### Task objective
Your task is to quote the material that follows, in full and exactly.

### Dataset excerpt
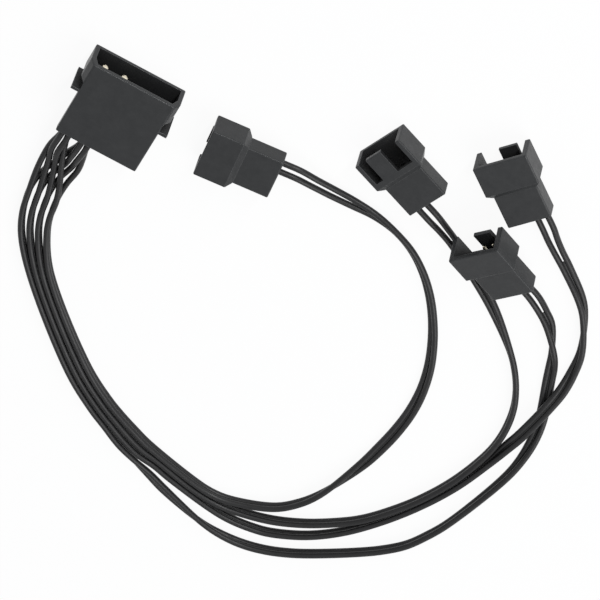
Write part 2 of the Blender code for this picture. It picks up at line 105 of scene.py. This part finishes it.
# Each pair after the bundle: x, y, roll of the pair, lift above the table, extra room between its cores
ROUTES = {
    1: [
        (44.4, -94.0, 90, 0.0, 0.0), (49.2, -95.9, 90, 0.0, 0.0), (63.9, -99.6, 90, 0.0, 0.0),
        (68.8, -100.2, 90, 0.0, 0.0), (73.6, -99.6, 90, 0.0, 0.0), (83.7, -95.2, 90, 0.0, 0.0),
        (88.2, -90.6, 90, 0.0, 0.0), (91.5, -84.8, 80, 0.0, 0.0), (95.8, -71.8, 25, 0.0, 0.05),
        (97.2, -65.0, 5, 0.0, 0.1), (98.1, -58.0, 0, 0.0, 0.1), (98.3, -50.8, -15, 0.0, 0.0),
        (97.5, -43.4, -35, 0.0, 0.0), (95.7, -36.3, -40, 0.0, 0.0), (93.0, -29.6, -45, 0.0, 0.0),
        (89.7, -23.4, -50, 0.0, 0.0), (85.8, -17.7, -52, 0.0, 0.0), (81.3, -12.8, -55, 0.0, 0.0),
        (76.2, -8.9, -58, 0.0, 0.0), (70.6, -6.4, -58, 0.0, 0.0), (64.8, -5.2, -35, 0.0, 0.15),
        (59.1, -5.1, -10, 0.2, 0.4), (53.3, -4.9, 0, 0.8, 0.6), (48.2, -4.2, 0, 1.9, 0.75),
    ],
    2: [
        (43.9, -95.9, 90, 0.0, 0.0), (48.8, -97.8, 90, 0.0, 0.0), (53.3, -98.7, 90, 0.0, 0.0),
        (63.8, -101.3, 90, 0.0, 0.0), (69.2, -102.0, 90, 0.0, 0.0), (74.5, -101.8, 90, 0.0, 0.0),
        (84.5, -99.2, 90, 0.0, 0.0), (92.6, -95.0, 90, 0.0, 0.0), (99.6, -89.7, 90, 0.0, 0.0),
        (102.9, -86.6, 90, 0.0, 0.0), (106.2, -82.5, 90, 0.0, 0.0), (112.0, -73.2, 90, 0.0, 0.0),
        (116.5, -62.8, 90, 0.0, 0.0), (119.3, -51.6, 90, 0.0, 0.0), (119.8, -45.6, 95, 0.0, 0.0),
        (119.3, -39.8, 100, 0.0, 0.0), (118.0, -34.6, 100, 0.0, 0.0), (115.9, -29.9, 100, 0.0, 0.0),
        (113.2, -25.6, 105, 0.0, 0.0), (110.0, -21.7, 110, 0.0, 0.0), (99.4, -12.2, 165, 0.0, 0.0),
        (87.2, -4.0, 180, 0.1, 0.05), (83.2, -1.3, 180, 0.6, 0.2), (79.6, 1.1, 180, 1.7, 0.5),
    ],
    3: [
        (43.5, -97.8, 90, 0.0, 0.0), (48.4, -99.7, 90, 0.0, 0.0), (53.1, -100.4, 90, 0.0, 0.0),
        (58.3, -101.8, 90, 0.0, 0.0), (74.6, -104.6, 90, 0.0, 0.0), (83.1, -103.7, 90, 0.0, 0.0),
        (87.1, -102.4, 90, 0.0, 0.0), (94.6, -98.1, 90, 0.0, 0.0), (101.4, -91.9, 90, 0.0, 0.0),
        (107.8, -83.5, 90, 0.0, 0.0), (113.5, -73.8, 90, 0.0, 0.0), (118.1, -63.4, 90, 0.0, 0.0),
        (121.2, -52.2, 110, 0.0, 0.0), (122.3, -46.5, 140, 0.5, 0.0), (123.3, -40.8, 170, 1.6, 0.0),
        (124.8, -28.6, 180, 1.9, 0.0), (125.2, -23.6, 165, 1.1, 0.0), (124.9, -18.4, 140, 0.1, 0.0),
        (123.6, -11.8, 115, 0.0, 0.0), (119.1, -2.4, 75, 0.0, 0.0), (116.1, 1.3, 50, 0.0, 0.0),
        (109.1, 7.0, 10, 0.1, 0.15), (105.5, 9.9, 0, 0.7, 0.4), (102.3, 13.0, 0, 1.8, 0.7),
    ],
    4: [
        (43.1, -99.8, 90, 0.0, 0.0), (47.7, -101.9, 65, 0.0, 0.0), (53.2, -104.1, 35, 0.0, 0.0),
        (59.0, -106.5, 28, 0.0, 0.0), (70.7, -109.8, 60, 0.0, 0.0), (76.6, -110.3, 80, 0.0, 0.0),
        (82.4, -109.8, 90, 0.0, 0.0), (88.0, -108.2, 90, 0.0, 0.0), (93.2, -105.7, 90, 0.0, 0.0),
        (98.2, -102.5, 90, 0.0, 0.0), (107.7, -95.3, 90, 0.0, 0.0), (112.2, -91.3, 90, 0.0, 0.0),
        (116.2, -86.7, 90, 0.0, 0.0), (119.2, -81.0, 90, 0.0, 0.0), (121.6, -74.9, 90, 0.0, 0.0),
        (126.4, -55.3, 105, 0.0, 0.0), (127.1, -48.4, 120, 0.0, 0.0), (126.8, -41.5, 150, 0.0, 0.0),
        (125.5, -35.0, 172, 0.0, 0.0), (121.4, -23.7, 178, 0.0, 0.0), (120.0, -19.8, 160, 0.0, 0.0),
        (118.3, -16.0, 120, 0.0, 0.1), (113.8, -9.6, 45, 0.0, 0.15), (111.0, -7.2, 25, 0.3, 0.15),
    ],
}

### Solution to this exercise
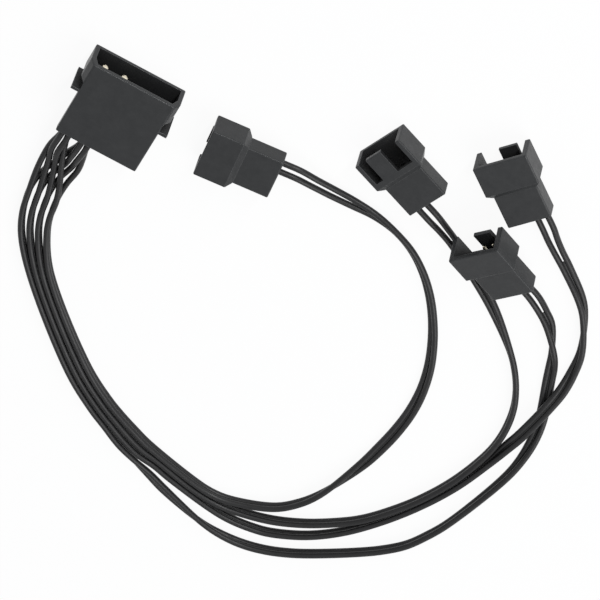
Write part 2 of the Blender code for this picture. It picks up at line 105 of scene.py. This part finishes it.
# Each pair after the bundle: x, y, roll of the pair, lift above the table, extra room between its cores
ROUTES = {
    1: [
        (44.4, -94.0, 90, 0.0, 0.0), (49.2, -95.9, 90, 0.0, 0.0), (63.9, -99.6, 90, 0.0, 0.0),
        (68.8, -100.2, 90, 0.0, 0.0), (73.6, -99.6, 90, 0.0, 0.0), (83.7, -95.2, 90, 0.0, 0.0),
        (88.2, -90.6, 90, 0.0, 0.0), (91.5, -84.8, 80, 0.0, 0.0), (95.8, -71.8, 25, 0.0, 0.05),
        (97.2, -65.0, 5, 0.0, 0.1), (98.1, -58.0, 0, 0.0, 0.1), (98.3, -50.8, -15, 0.0, 0.0),
        (97.5, -43.4, -35, 0.0, 0.0), (95.7, -36.3, -40, 0.0, 0.0), (93.0, -29.6, -45, 0.0, 0.0),
        (89.7, -23.4, -50, 0.0, 0.0), (85.8, -17.7, -52, 0.0, 0.0), (81.3, -12.8, -55, 0.0, 0.0),
        (76.2, -8.9, -58, 0.0, 0.0), (70.6, -6.4, -58, 0.0, 0.0), (64.8, -5.2, -35, 0.0, 0.15),
        (59.1, -5.1, -10, 0.2, 0.4), (53.3, -4.9, 0, 0.8, 0.6), (48.2, -4.2, 0, 1.9, 0.75),
    ],
    2: [
        (43.9, -95.9, 90, 0.0, 0.0), (48.8, -97.8, 90, 0.0, 0.0), (53.3, -98.7, 90, 0.0, 0.0),
        (63.8, -101.3, 90, 0.0, 0.0), (69.2, -102.0, 90, 0.0, 0.0), (74.5, -101.8, 90, 0.0, 0.0),
        (84.5, -99.2, 90, 0.0, 0.0), (92.6, -95.0, 90, 0.0, 0.0), (99.6, -89.7, 90, 0.0, 0.0),
        (102.9, -86.6, 90, 0.0, 0.0), (106.2, -82.5, 90, 0.0, 0.0), (112.0, -73.2, 90, 0.0, 0.0),
        (116.5, -62.8, 90, 0.0, 0.0), (119.3, -51.6, 90, 0.0, 0.0), (119.8, -45.6, 95, 0.0, 0.0),
        (119.3, -39.8, 100, 0.0, 0.0), (118.0, -34.6, 100, 0.0, 0.0), (115.9, -29.9, 100, 0.0, 0.0),
        (113.2, -25.6, 105, 0.0, 0.0), (110.0, -21.7, 110, 0.0, 0.0), (99.4, -12.2, 165, 0.0, 0.0),
        (87.2, -4.0, 180, 0.1, 0.05), (83.2, -1.3, 180, 0.6, 0.2), (79.6, 1.1, 180, 1.7, 0.5),
    ],
    3: [
        (43.5, -97.8, 90, 0.0, 0.0), (48.4, -99.7, 90, 0.0, 0.0), (53.1, -100.4, 90, 0.0, 0.0),
        (58.3, -101.8, 90, 0.0, 0.0), (74.6, -104.6, 90, 0.0, 0.0), (83.1, -103.7, 90, 0.0, 0.0),
        (87.1, -102.4, 90, 0.0, 0.0), (94.6, -98.1, 90, 0.0, 0.0), (101.4, -91.9, 90, 0.0, 0.0),
        (107.8, -83.5, 90, 0.0, 0.0), (113.5, -73.8, 90, 0.0, 0.0), (118.1, -63.4, 90, 0.0, 0.0),
        (121.2, -52.2, 110, 0.0, 0.0), (122.3, -46.5, 140, 0.5, 0.0), (123.3, -40.8, 170, 1.6, 0.0),
        (124.8, -28.6, 180, 1.9, 0.0), (125.2, -23.6, 165, 1.1, 0.0), (124.9, -18.4, 140, 0.1, 0.0),
        (123.6, -11.8, 115, 0.0, 0.0), (119.1, -2.4, 75, 0.0, 0.0), (116.1, 1.3, 50, 0.0, 0.0),
        (109.1, 7.0, 10, 0.1, 0.15), (105.5, 9.9, 0, 0.7, 0.4), (102.3, 13.0, 0, 1.8, 0.7),
    ],
    4: [
        (43.1, -99.8, 90, 0.0, 0.0), (47.7, -101.9, 65, 0.0, 0.0), (53.2, -104.1, 35, 0.0, 0.0),
        (59.0, -106.5, 28, 0.0, 0.0), (70.7, -109.8, 60, 0.0, 0.0), (76.6, -110.3, 80, 0.0, 0.0),
        (82.4, -109.8, 90, 0.0, 0.0), (88.0, -108.2, 90, 0.0, 0.0), (93.2, -105.7, 90, 0.0, 0.0),
        (98.2, -102.5, 90, 0.0, 0.0), (107.7, -95.3, 90, 0.0, 0.0), (112.2, -91.3, 90, 0.0, 0.0),
        (116.2, -86.7, 90, 0.0, 0.0), (119.2, -81.0, 90, 0.0, 0.0), (121.6, -74.9, 90, 0.0, 0.0),
        (126.4, -55.3, 105, 0.0, 0.0), (127.1, -48.4, 120, 0.0, 0.0), (126.8, -41.5, 150, 0.0, 0.0),
        (125.5, -35.0, 172, 0.0, 0.0), (121.4, -23.7, 178, 0.0, 0.0), (120.0, -19.8, 160, 0.0, 0.0),
        (118.3, -16.0, 120, 0.0, 0.1), (113.8, -9.6, 45, 0.0, 0.15), (111.0, -7.2, 25, 0.3, 0.15),
    ],
}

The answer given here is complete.